Exercise:
Your task is to output the data exactly as it stands.
-- Begin --
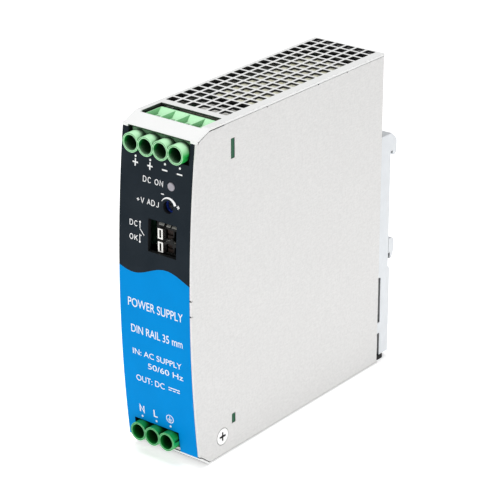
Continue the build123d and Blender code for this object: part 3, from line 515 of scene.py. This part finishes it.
GREEN = (0.012, 0.48, 0.07)
LOOKS = {
    "cover_steel": cover_look(),
    "side_aluminium": side_look(),
    "panel_plastic": plastic("panel_plastic", (0.008, 0.009, 0.010), 0.5),
    "label_film": film_look("charcoal_film", (0.013, 0.019, 0.025), (0.024, 0.031, 0.039)),
    "screw_steel": screw_look(),
    # painted sheen: the pale green goes on faces that look up and forward
    "terminal_green": green_look("terminal_green", (0.56, 0.98, 0.60), (0.25, -0.6, 0.75)),
    "tinned_metal": metal("tinned_metal", (0.78, 0.77, 0.74), 0.3, ALONG_Y),
    "clamp_screw_steel": metal("clamp_screw_steel", (0.62, 0.62, 0.6), 0.3),
    "clamp_steel": metal("clamp_steel", (0.5, 0.5, 0.49), 0.38, ALONG_Y),
    # painted highlight: the last colour of each relay look is painted on faces that look up
    "relay_terminal_black": relay_look(
        "relay_terminal_black", (0.004, 0.004, 0.004), (0.55, 0.56, 0.52)
    ),
    "release_brown": relay_look("release_brown", (0.016, 0.007, 0.004), (0.05, 0.025, 0.018)),
    "light_pipe": lamp_look(),
    "led_white": plastic("led_white", (0.75, 0.75, 0.68), 0.25),
    "trimmer_blue": plastic("trimmer_blue", (0.004, 0.03, 0.30), 0.35),
    "trimmer_rotor": plastic("trimmer_rotor", (0.03, 0.03, 0.035), 0.4),
    "circuit_board": board_look(),
    "header_black": plastic("header_black", (0.012, 0.012, 0.012), 0.5),
    "insulating_film": plastic("insulating_film", (0.62, 0.62, 0.55), 0.3, soft=0.05),
    "standoff_brass": metal("standoff_brass", (0.66, 0.62, 0.5), 0.3, ALONG_X),
    "fuse_ceramic": plastic("fuse_ceramic", (0.74, 0.71, 0.64), 0.3),
    "thermistor_green": plastic(
        "thermistor_green", (0.03, 0.09, 0.045), 0.45, relief=0.06, grain=0.9
    ),
    "capacitor_yellow": plastic("capacitor_yellow", (0.68, 0.42, 0.03), 0.3),
    "capacitor_blue": plastic("capacitor_blue", (0.015, 0.10, 0.34), 0.4, relief=0.06, grain=0.9),
    "ferrite": ferrite_look(),
    "copper_winding": copper_look(),
    "epoxy_black": plastic("epoxy_black", (0.014, 0.014, 0.015), 0.55),
    "sleeve_black": sleeve_look("sleeve_black", (0.012, 0.013, 0.018), (0.55, 0.55, 0.55)),
    "sleeve_grey": sleeve_look("sleeve_grey", (0.88, 0.88, 0.84), (0.03, 0.1, 0.25)),
    "heatsink_aluminium": metal("heatsink_aluminium", (0.6, 0.6, 0.61), 0.42, ALONG_Z),
    "winding_tape": winding_look(),
    "relay_white": plastic("relay_white", (0.72, 0.72, 0.69), 0.3),
    "galvanised_steel": bracket_look(),
    # painted shade in hollows and a faint painted highlight on faces that look up come with this
    # relay look
    "latch_black": relay_look("latch_black", (0.005, 0.005, 0.005), (0.01, 0.01, 0.01)),
    "spring_steel": spring_look(),
}
BLUE_FILM = film_look("blue_film", (0.0002, 0.235, 0.62), (0.0006, 0.27, 0.70))
WHITE_INK = ink_look()
# painted shade: a copy of the terminal green with a darker painted sheen on faces that look
# forward
SHADED_GREEN = green_look("shaded_green", (0.12, 0.56, 0.20), (0, -1, 0))


def paint(obj, finish):
    """Gives an object one material in its first slot."""
    if obj.material_slots:
        for slot in obj.material_slots:
            slot.material = finish.material
    else:
        obj.data.materials.append(finish.material)


for part in frame["record"]["subparts"]:
    paint(frame["nodes"][part["node"]], LOOKS[part["material_slot"]])
# painted shade: the lower terminal block gets the shaded copy of the green
paint(frame["nodes"]["input_terminal_housing"], SHADED_GREEN)


# ------------------------------------------------------------------ pieces


def add_piece(name, mesh, finish, body):
    """Puts a finished mesh in the scene as a named piece that rides on a body."""
    piece = bpy.data.objects.new(name, mesh)
    bpy.context.scene.collection.objects.link(piece)
    paint(piece, finish)
    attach(piece, body)
    return piece


def filled(outlines):
    """Flat bmesh of closed outlines, in millimetres; an outline inside another is a hole."""
    curve = bpy.data.curves.new("outline", "CURVE")
    curve.dimensions = "2D"
    curve.fill_mode = "BOTH"
    for points in outlines:
        spline = curve.splines.new("POLY")
        spline.points.add(len(points) - 1)
        for point, (x, z) in zip(spline.points, points):
            point.co = (x, z, 0, 1)
        spline.use_cyclic_u = True
    return flat_bmesh(curve)


def lettering(text):
    """Flat bmesh of a line of text in the built-in font."""
    curve = bpy.data.curves.new("text", "FONT")
    curve.body = text
    curve.resolution_u = 6
    curve.fill_mode = "BOTH"
    return flat_bmesh(curve)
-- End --
Response below:
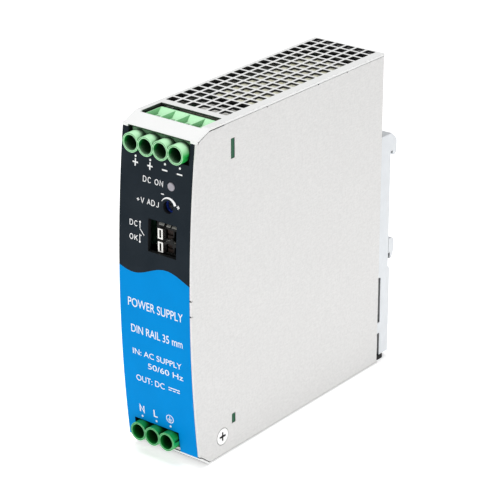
Continue the build123d and Blender code for this object: part 3, from line 515 of scene.py. This part finishes it.
GREEN = (0.012, 0.48, 0.07)
LOOKS = {
    "cover_steel": cover_look(),
    "side_aluminium": side_look(),
    "panel_plastic": plastic("panel_plastic", (0.008, 0.009, 0.010), 0.5),
    "label_film": film_look("charcoal_film", (0.013, 0.019, 0.025), (0.024, 0.031, 0.039)),
    "screw_steel": screw_look(),
    # painted sheen: the pale green goes on faces that look up and forward
    "terminal_green": green_look("terminal_green", (0.56, 0.98, 0.60), (0.25, -0.6, 0.75)),
    "tinned_metal": metal("tinned_metal", (0.78, 0.77, 0.74), 0.3, ALONG_Y),
    "clamp_screw_steel": metal("clamp_screw_steel", (0.62, 0.62, 0.6), 0.3),
    "clamp_steel": metal("clamp_steel", (0.5, 0.5, 0.49), 0.38, ALONG_Y),
    # painted highlight: the last colour of each relay look is painted on faces that look up
    "relay_terminal_black": relay_look(
        "relay_terminal_black", (0.004, 0.004, 0.004), (0.55, 0.56, 0.52)
    ),
    "release_brown": relay_look("release_brown", (0.016, 0.007, 0.004), (0.05, 0.025, 0.018)),
    "light_pipe": lamp_look(),
    "led_white": plastic("led_white", (0.75, 0.75, 0.68), 0.25),
    "trimmer_blue": plastic("trimmer_blue", (0.004, 0.03, 0.30), 0.35),
    "trimmer_rotor": plastic("trimmer_rotor", (0.03, 0.03, 0.035), 0.4),
    "circuit_board": board_look(),
    "header_black": plastic("header_black", (0.012, 0.012, 0.012), 0.5),
    "insulating_film": plastic("insulating_film", (0.62, 0.62, 0.55), 0.3, soft=0.05),
    "standoff_brass": metal("standoff_brass", (0.66, 0.62, 0.5), 0.3, ALONG_X),
    "fuse_ceramic": plastic("fuse_ceramic", (0.74, 0.71, 0.64), 0.3),
    "thermistor_green": plastic(
        "thermistor_green", (0.03, 0.09, 0.045), 0.45, relief=0.06, grain=0.9
    ),
    "capacitor_yellow": plastic("capacitor_yellow", (0.68, 0.42, 0.03), 0.3),
    "capacitor_blue": plastic("capacitor_blue", (0.015, 0.10, 0.34), 0.4, relief=0.06, grain=0.9),
    "ferrite": ferrite_look(),
    "copper_winding": copper_look(),
    "epoxy_black": plastic("epoxy_black", (0.014, 0.014, 0.015), 0.55),
    "sleeve_black": sleeve_look("sleeve_black", (0.012, 0.013, 0.018), (0.55, 0.55, 0.55)),
    "sleeve_grey": sleeve_look("sleeve_grey", (0.88, 0.88, 0.84), (0.03, 0.1, 0.25)),
    "heatsink_aluminium": metal("heatsink_aluminium", (0.6, 0.6, 0.61), 0.42, ALONG_Z),
    "winding_tape": winding_look(),
    "relay_white": plastic("relay_white", (0.72, 0.72, 0.69), 0.3),
    "galvanised_steel": bracket_look(),
    # painted shade in hollows and a faint painted highlight on faces that look up come with this
    # relay look
    "latch_black": relay_look("latch_black", (0.005, 0.005, 0.005), (0.01, 0.01, 0.01)),
    "spring_steel": spring_look(),
}
BLUE_FILM = film_look("blue_film", (0.0002, 0.235, 0.62), (0.0006, 0.27, 0.70))
WHITE_INK = ink_look()
# painted shade: a copy of the terminal green with a darker painted sheen on faces that look
# forward
SHADED_GREEN = green_look("shaded_green", (0.12, 0.56, 0.20), (0, -1, 0))


def paint(obj, finish):
    """Gives an object one material in its first slot."""
    if obj.material_slots:
        for slot in obj.material_slots:
            slot.material = finish.material
    else:
        obj.data.materials.append(finish.material)


for part in frame["record"]["subparts"]:
    paint(frame["nodes"][part["node"]], LOOKS[part["material_slot"]])
# painted shade: the lower terminal block gets the shaded copy of the green
paint(frame["nodes"]["input_terminal_housing"], SHADED_GREEN)


# ------------------------------------------------------------------ pieces


def add_piece(name, mesh, finish, body):
    """Puts a finished mesh in the scene as a named piece that rides on a body."""
    piece = bpy.data.objects.new(name, mesh)
    bpy.context.scene.collection.objects.link(piece)
    paint(piece, finish)
    attach(piece, body)
    return piece


def filled(outlines):
    """Flat bmesh of closed outlines, in millimetres; an outline inside another is a hole."""
    curve = bpy.data.curves.new("outline", "CURVE")
    curve.dimensions = "2D"
    curve.fill_mode = "BOTH"
    for points in outlines:
        spline = curve.splines.new("POLY")
        spline.points.add(len(points) - 1)
        for point, (x, z) in zip(spline.points, points):
            point.co = (x, z, 0, 1)
        spline.use_cyclic_u = True
    return flat_bmesh(curve)


def lettering(text):
    """Flat bmesh of a line of text in the built-in font."""
    curve = bpy.data.curves.new("text", "FONT")
    curve.body = text
    curve.resolution_u = 6
    curve.fill_mode = "BOTH"
    return flat_bmesh(curve)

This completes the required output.